◆ **Requirements**
Read the records below. Copy each line where the string "saved" occurs.

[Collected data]
______________________________
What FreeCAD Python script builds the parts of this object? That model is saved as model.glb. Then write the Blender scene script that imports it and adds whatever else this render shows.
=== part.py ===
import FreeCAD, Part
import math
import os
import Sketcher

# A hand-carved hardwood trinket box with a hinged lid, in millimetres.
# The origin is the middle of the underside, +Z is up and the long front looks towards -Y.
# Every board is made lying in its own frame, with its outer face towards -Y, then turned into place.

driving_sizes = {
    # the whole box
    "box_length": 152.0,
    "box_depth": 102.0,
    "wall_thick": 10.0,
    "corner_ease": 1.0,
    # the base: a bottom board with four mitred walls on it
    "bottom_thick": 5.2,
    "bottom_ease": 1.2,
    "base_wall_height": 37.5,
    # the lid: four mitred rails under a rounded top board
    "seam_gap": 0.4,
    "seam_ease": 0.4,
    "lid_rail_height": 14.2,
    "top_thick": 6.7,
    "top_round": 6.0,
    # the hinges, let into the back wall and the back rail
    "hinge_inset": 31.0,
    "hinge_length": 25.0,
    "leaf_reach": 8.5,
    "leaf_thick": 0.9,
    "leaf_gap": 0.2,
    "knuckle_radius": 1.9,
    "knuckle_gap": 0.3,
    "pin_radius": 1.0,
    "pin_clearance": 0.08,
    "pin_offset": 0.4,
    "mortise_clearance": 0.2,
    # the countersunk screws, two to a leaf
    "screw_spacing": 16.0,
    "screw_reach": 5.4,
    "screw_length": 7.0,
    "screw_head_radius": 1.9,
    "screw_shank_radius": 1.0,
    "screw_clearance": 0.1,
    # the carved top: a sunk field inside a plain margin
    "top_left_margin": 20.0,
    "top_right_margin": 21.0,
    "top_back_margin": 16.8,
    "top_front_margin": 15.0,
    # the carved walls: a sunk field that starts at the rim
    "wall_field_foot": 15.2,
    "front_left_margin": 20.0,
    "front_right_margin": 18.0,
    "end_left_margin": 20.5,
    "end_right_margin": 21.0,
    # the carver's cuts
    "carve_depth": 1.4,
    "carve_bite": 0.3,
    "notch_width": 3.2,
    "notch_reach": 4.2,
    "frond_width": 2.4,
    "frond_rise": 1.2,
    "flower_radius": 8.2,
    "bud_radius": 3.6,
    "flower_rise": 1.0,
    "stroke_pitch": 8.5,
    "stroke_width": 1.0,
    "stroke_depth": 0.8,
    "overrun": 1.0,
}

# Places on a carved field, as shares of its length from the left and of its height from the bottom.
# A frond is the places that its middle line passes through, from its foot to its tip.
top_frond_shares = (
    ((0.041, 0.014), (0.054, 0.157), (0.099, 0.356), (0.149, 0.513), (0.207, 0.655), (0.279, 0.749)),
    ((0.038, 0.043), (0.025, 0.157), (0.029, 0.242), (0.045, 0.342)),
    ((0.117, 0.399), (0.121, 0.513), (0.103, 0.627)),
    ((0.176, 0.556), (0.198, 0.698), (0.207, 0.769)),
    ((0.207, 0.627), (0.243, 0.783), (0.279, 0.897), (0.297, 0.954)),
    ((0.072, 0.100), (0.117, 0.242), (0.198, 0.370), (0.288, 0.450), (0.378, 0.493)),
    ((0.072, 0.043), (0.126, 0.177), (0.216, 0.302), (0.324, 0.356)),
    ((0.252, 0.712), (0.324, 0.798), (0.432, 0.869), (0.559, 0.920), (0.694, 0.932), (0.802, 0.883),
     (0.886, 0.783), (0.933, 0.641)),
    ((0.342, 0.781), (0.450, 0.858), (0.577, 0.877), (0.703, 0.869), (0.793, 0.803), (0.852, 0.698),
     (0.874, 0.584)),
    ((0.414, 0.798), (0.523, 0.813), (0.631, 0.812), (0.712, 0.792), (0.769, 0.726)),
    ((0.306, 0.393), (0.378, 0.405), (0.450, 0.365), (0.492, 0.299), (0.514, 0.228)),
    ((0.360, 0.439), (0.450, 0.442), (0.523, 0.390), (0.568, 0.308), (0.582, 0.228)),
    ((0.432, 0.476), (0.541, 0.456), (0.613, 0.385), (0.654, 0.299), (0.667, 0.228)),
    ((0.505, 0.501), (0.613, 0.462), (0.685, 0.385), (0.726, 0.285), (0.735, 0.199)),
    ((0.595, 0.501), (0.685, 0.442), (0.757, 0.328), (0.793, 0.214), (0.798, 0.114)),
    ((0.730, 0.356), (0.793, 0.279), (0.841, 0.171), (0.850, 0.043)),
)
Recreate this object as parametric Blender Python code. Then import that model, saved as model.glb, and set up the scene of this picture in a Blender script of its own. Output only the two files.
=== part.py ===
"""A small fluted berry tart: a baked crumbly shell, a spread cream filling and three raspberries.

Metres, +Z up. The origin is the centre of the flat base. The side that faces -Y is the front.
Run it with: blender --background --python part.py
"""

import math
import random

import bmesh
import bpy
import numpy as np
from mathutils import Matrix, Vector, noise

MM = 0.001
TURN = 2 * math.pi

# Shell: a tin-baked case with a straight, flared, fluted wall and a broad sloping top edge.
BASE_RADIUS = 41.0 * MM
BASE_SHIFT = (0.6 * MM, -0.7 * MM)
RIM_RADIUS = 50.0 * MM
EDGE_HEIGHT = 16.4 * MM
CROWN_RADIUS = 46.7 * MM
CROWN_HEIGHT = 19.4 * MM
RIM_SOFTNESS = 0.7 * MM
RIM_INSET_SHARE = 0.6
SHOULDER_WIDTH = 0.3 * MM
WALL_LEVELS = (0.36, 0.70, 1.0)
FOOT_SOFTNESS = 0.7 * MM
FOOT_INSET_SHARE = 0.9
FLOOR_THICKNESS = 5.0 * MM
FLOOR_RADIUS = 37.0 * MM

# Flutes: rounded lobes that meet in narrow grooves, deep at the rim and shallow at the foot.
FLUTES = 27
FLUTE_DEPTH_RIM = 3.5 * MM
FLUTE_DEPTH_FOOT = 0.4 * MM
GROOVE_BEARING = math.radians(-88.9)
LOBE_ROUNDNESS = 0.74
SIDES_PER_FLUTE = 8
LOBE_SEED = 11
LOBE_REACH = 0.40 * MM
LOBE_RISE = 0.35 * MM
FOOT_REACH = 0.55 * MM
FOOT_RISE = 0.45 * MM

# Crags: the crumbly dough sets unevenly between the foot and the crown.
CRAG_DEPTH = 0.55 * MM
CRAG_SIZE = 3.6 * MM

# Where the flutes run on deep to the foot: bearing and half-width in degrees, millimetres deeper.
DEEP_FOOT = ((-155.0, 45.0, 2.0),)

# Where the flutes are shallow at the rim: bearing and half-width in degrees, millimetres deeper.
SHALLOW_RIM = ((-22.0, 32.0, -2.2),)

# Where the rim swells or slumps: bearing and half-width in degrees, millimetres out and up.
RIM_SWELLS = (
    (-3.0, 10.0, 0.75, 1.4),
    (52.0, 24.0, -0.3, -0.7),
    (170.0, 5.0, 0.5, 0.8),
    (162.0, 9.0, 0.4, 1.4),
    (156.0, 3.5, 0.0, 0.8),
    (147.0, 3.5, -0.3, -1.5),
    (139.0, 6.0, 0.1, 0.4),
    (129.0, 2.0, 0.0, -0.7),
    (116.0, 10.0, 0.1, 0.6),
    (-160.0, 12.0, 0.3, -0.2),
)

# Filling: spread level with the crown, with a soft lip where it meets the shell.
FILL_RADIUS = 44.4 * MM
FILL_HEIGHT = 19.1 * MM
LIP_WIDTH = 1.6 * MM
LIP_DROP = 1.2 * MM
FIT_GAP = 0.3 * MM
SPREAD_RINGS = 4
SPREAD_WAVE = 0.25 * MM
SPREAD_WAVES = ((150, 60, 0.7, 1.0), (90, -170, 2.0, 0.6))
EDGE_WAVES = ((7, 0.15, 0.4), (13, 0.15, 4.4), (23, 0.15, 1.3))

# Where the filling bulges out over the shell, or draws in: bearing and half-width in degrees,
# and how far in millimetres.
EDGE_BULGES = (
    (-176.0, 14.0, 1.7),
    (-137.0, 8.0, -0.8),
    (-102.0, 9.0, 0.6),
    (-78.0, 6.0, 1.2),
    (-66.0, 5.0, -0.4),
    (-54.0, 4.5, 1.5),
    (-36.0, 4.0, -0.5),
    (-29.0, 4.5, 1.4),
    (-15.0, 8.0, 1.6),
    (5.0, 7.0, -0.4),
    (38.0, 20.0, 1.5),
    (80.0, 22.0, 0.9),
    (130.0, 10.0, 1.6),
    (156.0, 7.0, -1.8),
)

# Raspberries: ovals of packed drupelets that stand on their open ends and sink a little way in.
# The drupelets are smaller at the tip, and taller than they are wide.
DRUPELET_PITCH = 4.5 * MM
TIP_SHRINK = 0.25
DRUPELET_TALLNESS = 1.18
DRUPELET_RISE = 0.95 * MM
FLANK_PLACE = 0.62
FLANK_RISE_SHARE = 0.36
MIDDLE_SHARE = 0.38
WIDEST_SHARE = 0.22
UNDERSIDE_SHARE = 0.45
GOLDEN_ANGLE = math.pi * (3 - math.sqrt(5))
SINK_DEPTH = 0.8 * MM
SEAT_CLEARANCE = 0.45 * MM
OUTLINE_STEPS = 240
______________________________
◆ **Task output**
What FreeCAD Python script builds the parts of this object? That model is saved as model.glb. Then write the Blender scene script that imports it and adds whatever else this render shows.
Recreate this object as parametric Blender Python code. Then import that model, saved as model.glb, and set up the scene of this picture in a Blender script of its own. Output only the two files.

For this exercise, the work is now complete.